There is one Greenstone program, which is called “library.exe”, that needs to be executed by the webserver; it in turn reads a file called the Greenstone site configuration file, or “gsdlsite.cfg”, which needs to be located in the same directory.

The best way of arranging this is to use Apache's ScriptAlias directive to create a new cgi-bin directory. Here's the excerpt from Apache's httpd.conf configuration file that adds C:\Program Files\gsdl\cgi-bin as an additional cgi-bin directory:

ScriptAlias /gsdl/cgi-bin/ "C:/Program Files/gsdl/cgi-bin/"
<Directory C:/Program Files/gsdl/cgi-bin>
  Options None
  AllowOverride None
</Directory>

(It's a curious fact that Apache configuration files use forward slashes in place of standard Windows backslashes.)

This means that any URLs of the form http://localhost/gsdl/cgi-bin … will be sought in the directory C:\Program Files\gsdl\cgi-bin, and executed by the web server. For example, if presented with the URL http://localhost/gsdl/cgi-bin/hello , the web server will attempt to retrieve the file C:\Program Files\gsdl\cgi-bin\hello and execute it. However, the URL http://localhost/cgi-bin/hello looks in Apache's regular cgi-bin directory for the file C:\Program Files\Apache Group\Apache\ cgi-bin\hello and executes it, just as it did before.

The document root directory

The document root directory is the root of your webserver's directory structure. When installed, Apache has a document root of C:\Program Files\Apache Group\Apache\htdocs. This means that if presented with the URL http://localhost/hello.html , the webserver will attempt to retrieve a file called hello.html from within the above directory.

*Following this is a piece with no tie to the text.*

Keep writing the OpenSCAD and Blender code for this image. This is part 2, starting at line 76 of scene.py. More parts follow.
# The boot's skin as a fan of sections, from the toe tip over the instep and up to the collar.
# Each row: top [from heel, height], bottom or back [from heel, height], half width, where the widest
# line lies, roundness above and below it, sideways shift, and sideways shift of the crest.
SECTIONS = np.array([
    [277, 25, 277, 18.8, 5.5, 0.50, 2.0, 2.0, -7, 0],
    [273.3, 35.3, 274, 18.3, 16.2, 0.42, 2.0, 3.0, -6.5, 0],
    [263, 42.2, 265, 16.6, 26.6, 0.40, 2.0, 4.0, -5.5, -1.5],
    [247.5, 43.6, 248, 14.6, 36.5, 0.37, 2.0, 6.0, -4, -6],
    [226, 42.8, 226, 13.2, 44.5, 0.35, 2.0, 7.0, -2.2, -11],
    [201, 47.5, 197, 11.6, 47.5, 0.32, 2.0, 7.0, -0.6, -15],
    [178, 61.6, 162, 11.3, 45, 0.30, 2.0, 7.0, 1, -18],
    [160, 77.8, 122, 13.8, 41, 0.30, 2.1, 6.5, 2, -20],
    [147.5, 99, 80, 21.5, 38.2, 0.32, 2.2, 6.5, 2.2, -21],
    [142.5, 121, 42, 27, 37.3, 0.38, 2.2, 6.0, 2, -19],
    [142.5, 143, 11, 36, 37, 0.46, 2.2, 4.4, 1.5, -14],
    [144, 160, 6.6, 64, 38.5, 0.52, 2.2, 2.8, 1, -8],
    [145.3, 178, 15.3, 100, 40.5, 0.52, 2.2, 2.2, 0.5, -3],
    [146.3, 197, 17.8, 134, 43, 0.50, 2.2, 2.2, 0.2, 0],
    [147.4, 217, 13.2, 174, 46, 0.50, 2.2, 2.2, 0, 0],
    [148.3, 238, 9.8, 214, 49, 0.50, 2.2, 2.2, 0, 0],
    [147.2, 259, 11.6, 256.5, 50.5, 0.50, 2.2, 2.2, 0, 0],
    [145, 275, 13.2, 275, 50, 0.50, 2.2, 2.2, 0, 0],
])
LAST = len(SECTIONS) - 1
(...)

Several files within Greenstone need to be read by the webserver. The simplest way to arrange this is to use the Alias directive, which is just like ScriptAlias except that it applies to ordinary web pages, not cgi scripts. Insert these lines into your Apache configuration file, after the ScriptAlias directive, to add C:\Program Files\gsdl as an additional place to look for documents.

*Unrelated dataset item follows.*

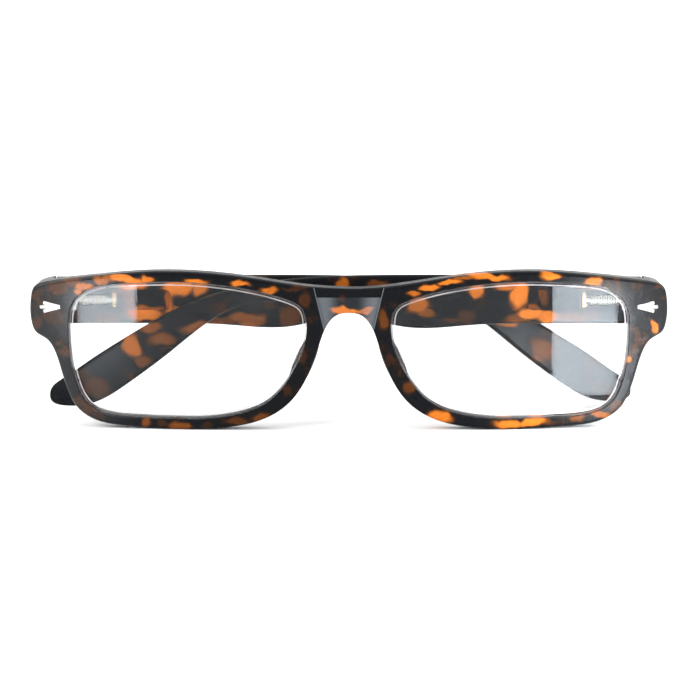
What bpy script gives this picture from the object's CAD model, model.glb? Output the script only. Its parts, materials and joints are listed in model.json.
"""Looks for the folded reading glasses: tortoiseshell plastic, clear lenses, plated hinges and springs."""

import json
import math

import bmesh
import bpy
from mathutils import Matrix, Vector


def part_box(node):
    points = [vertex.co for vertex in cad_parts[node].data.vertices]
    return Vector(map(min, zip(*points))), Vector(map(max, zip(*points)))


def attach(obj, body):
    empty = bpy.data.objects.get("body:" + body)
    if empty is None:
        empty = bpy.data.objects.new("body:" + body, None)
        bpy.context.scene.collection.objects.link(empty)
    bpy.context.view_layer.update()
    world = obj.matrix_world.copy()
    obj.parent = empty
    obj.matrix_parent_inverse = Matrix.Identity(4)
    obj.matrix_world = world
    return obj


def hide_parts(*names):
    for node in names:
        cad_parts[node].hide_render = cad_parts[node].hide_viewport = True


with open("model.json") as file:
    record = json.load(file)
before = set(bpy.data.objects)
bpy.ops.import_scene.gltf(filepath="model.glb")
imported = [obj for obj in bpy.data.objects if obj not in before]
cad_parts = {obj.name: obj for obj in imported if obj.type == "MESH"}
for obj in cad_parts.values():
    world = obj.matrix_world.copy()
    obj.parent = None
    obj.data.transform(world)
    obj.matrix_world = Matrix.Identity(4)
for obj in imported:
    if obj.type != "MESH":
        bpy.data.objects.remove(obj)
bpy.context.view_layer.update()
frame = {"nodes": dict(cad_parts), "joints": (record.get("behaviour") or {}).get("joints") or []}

MM = 0.001
SIDES = ("left", "right")

# Photographic set-up
CAMERA_DISTANCE = 450 * MM
CAMERA_ELEVATION = math.radians(10.5)
CAMERA_LENS = 107.0
AIM_HEIGHT = 17.9 * MM
AIM_ACROSS = 0.25 * MM

# Lenses
LENS_REFLECTANCE = 0.2        # share of the plain reflection left by the lens coating
EDGE_RINGS = ((0.45, 0.95), (1.2, 1.5))   # bright lines of the lens edge, in mm inwards from its bevel
EDGE_RING_LIFT = 0.04 * MM

# Depths of the pieces behind the face, in mm
FACE_RADIUS = 600.0
HINGE_X = 64.5
TEMPLE_DEPTH = 10.3
RIGHT_TEMPLE_SLOPE = 0.1426

# Coil springs
COIL_RADIUS = 1.08 * MM
WIRE_RADIUS = 0.21 * MM
COIL_LENGTH = 7.1 * MM
COIL_TURNS = 12
STEPS_PER_TURN = 28
WIRE_SIDES = 10
FACE_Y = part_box("front_frame")[0][1]   # the foremost point of the face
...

Alias /gsdl/ "C:/Program Files/gsdl/"
<Directory C:/Program Files/gsdl>
 Options Indexes MultiViews FollowSymLinks
 AllowOverride None
 Order allow,deny
 Allow from all
</Directory>

This means that any URLs that match the first argument of Alias (gsdl) are sought as files in the place corresponding to the second argument. In other words, URLs of the form http://localhost/gsdl/ … will be sought as files in the directory C:\Program Files\gsdl. For example, if presented with the URL http://localhost/gsdl/hello.html , the webserver will attempt to retrieve the file C:\Program Files\gsdl\hello.html. However, the URL http://localhost/hello.html looks in the regular htdocs directory for the file C:\Program Files\Apache Group\Apache\htdocs\hello.html, just as it did before.

Be sure to add the Alias directive after the ScriptAlias directive. Instructing Apache to alias /gsdl before /gsdl/cgi-bin would match the URL /gsdl/cgi-bin/library against the Alias directive rather than the ScriptAlias, and it would be interpreted as a request for a document rather than the result of executing a program. The outcome would be to “display” the binary program file as a page in the Web browser, instead of executing it.

Security

You should be aware that if the web library version of Greenstone is set up as instructed above, anyone will be allowed to download any file in the gsdl directory structure. This includes the index files and source documents of any collections you make, the user database, usage logs, etc.

If you are concerned about this, you can easily tighten up your webserver configuration to improve security. For the Apache webserver, put these lines into the configuration file instead of those given in the previous subsection:

Alias /gsdl/ "C:/Program Files/gsdl/"
<Directory "C:/Program Files/gsdl">
   Order allow,deny
   Deny from all
   <FilesMatch
"\.(gif|jpe?g|png|css|mov|mpeg|ps|pdf|doc|rtf|jar|class)$">
         Order allow,deny
         Allow from all
   </FilesMatch>
</Directory>

This means that only files whose extensions match the regular expression in the FilesMatch line may be downloaded.

The PWS and IIS webservers

Although neither PWS nor IIS is installed by default on current Windows systems, they can easily be installed using the “Add/Remove programs” control panel . If they are not already on your Windows distribution CD-ROM you will have to download them from the Microsoft web site ( www.microsoft.com ).

The setup procedure for Greenstone is identical for both PWS and IIS. Invoke the Personal Web Manager and perform the following actions.

  1. Select Advanced to get the Advanced Options screen.
  2. Select Home and click AddFill out the fields as follows:
    • Directory field: C:\Program Files\gsdl
    • Aliasfield: gsdl
    • Access permissions: Read
    • Application permissions: None
    • Click OK
    • This makes Greenstone files accessible to the webserver.
  3. Back in Advanced Options, select gsdl and click AddFill out the fields as follows:
    • Directory field: C:\Program Files\gsdl\cgi-bin
    • Alias field: cgi-bin
    • Access permissions: None
    • Application permissions: Execute
    • Click OK
    • This allows the Greenstone program library.exe to be executed by the webserver.
  4. Go to the URL http://localhost/gsdl/cgi-bin/library.exe
    • Note: you need to specify the .exe file extension with PWS and IIS.